§ MATERIAL:

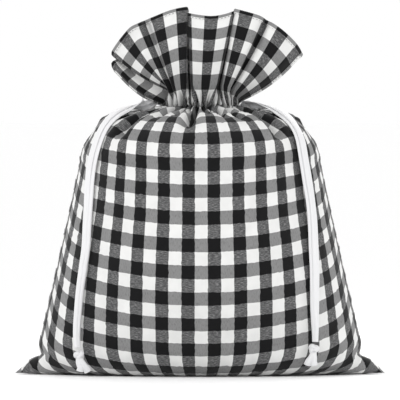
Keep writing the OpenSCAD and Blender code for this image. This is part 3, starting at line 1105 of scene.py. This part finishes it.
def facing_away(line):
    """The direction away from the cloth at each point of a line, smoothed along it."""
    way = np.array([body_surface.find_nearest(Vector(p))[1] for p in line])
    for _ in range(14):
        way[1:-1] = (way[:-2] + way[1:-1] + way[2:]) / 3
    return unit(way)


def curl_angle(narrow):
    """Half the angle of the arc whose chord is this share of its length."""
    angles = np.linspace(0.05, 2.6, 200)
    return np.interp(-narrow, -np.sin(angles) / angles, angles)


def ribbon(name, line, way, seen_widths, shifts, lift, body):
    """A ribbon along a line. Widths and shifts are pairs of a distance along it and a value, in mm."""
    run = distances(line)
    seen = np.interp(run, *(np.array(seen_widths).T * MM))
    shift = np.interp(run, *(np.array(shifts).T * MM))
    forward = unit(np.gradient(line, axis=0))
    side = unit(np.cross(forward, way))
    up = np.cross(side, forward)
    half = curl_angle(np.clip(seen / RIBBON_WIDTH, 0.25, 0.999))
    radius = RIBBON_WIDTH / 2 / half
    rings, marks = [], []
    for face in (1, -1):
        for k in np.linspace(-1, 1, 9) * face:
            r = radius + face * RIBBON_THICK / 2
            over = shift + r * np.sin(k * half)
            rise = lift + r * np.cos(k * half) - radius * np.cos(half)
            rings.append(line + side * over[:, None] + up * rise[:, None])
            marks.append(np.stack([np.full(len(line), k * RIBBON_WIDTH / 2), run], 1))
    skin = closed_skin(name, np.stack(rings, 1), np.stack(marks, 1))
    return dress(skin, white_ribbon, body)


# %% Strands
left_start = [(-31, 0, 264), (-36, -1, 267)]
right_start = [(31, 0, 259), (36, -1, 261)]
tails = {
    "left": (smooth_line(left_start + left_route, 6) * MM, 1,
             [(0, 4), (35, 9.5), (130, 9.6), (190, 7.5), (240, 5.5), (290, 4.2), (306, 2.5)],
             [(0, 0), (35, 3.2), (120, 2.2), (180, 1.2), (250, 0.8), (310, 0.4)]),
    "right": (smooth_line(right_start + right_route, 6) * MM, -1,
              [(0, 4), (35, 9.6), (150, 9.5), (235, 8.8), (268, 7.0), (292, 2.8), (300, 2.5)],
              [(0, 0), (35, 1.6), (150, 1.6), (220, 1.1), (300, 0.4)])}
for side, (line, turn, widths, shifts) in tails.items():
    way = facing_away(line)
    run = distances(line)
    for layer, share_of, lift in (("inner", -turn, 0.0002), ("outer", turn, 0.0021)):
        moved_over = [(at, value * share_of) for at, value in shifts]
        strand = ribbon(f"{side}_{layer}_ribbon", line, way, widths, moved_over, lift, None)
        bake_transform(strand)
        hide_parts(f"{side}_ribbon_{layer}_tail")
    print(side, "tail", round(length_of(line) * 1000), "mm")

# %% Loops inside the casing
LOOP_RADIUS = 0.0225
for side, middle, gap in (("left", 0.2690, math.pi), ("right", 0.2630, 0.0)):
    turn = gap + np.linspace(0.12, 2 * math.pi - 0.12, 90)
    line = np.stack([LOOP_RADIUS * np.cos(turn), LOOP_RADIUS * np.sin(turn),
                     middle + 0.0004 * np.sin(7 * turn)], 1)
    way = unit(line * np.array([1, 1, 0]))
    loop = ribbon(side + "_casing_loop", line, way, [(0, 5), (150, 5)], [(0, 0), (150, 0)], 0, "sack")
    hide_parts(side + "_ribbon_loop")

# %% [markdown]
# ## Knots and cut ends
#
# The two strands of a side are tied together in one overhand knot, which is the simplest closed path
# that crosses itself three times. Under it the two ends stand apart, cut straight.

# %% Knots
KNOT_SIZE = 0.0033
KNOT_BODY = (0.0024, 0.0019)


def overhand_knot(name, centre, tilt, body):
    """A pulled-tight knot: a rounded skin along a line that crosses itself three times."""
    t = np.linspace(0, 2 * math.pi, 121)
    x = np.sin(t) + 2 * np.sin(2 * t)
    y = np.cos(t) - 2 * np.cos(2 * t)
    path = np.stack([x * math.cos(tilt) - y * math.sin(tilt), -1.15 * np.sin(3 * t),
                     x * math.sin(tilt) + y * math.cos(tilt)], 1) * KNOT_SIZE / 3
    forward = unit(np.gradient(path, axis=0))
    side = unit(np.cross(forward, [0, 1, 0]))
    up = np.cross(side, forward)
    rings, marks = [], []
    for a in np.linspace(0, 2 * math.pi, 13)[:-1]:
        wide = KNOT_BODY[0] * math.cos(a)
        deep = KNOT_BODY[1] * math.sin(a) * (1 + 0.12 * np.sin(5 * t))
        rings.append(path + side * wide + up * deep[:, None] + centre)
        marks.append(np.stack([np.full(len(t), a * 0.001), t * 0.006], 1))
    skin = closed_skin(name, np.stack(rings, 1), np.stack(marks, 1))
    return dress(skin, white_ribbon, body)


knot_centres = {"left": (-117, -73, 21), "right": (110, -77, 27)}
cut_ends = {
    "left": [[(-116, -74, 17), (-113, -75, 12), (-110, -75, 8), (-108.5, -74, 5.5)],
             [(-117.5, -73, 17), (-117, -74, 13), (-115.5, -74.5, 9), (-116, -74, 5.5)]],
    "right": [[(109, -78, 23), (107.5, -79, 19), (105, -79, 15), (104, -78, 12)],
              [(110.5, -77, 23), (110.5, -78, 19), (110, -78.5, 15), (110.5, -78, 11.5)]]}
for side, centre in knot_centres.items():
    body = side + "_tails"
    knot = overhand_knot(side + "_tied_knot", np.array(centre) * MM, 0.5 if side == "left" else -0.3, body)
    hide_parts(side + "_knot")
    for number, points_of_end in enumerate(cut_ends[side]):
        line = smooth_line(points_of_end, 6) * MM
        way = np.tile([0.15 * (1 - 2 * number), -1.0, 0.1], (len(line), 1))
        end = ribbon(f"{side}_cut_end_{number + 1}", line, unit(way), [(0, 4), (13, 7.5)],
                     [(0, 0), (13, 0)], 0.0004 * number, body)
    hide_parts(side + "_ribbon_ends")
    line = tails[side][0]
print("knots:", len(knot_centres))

§ THE REQUEST:
In the listing above, please print only the lines from the first one to the line where "return np.interp(-narrow, -np.sin(angles)" appears, exactly as written, both of those lines included.

§ WRITTEN ANSWER:
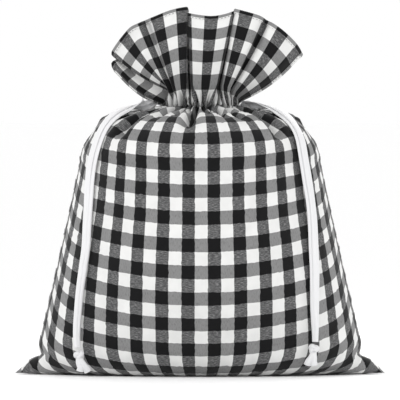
Keep writing the OpenSCAD and Blender code for this image. This is part 3, starting at line 1105 of scene.py. This part finishes it.
def facing_away(line):
    """The direction away from the cloth at each point of a line, smoothed along it."""
    way = np.array([body_surface.find_nearest(Vector(p))[1] for p in line])
    for _ in range(14):
        way[1:-1] = (way[:-2] + way[1:-1] + way[2:]) / 3
    return unit(way)


def curl_angle(narrow):
    """Half the angle of the arc whose chord is this share of its length."""
    angles = np.linspace(0.05, 2.6, 200)
    return np.interp(-narrow, -np.sin(angles) / angles, angles)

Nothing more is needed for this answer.